Wednesday, 18 August 1999
Lawrence Sterne: The Life and Opinions of Tristram Shandy, Gentleman (1759)
It is difficult to know where to begin in describing Sterne's famous work, as many commentators have remarked. It is not really a novel, such plot as it has being far too loosely structured for that. It purports to be an autobiography, but by the end of it we still know hardly anything of the life of Tristram Shandy. (Apart from scattered remarks, all we get are descriptions of the day of his birth, a day when he suffered an accident at the age of five, and a trip through France. We aren't even told enough to be definite whether the woman Jenny, mentioned in several places, is his wife or not.) In describing his opinions, the title is rather more accurate, though we probably get more of the opinions of Tristram's father than of Tristram himself.
I suppose Tristram Shandy is basically a parody of the memoirs of an eighteenth century gentleman. It is hilariously funny in places, though it requires some concentration to catch the jokes - I know a couple of people who found it impossible to get into. It certainly pays to keep a finger in the notes at the back of a copy, unless you speak Latin and Greek and are familiar with a vast range of literature from the classical period onwards, and know a fair amount about the wars of the early eighteenth century.
Tristram Shandy's importance in the development of the novel was in its narrative style, which prefigures many of the experimental writers of the twentieth century. It is not really concerned with the subject that it is meant to be about - which is why we learn so little of Shandy's actual life - but instead it is about whatever takes the fancy of the supposed author. It is full of digressions, imagined conversations with readers and critics, and Shandy as narrator gives a convincing impression of disorganised brilliance. Sterne, of course, has to be far more disciplined, so that Shandy never steps out of character. In an odd sort of irony, in fact, we are totally conscious of Shandy as narrator but never really aware of Sterne as his puppeteer.
This structure is meant to give us insight into the mind of Shandy, and is a direct precursor of one of the most important literary styles of the twentieth century, stream of consciousness. The book is full of conversations with readers and commentary on what is going on (statements like "I promise that the chapter on buttons will be written eventually, but I must give you the chapter on chambermaids first"). This may seem a little arch (though fashionably post-modernist) to our tastes today, but it can be very funny.

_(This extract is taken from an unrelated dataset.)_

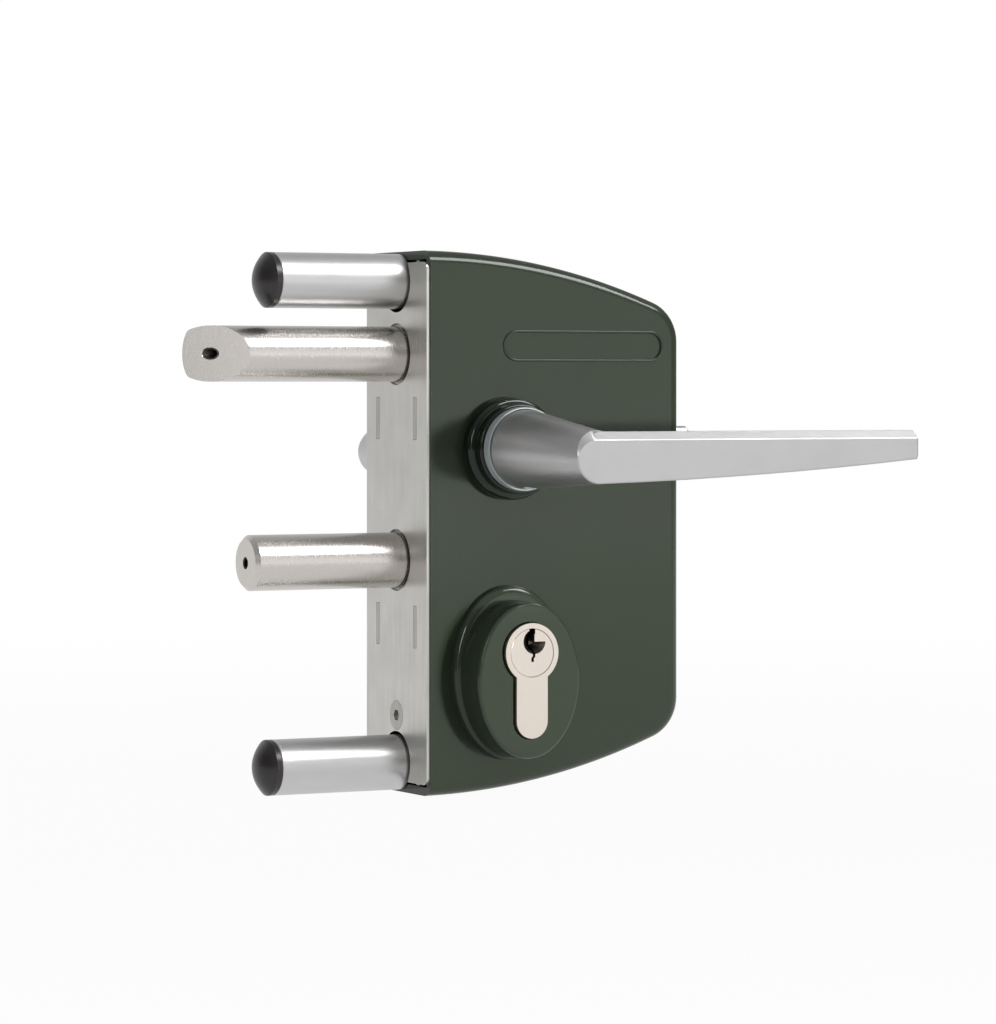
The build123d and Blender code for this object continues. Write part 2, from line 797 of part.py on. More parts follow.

The work in the canon of English literature which is perhaps most like Tristram Shandy is Joyce's Ulysses. Both are universal in scope (Ulysses more subtly so) though apparently parochial; both establish a complex relationship between writer and reader. Both are funny and bawdy, though Tristram Shandy lacks something of the serious and pessimistic nature of Leopold Bloom; one is a product of the eighteenth century, the other of the twentieth.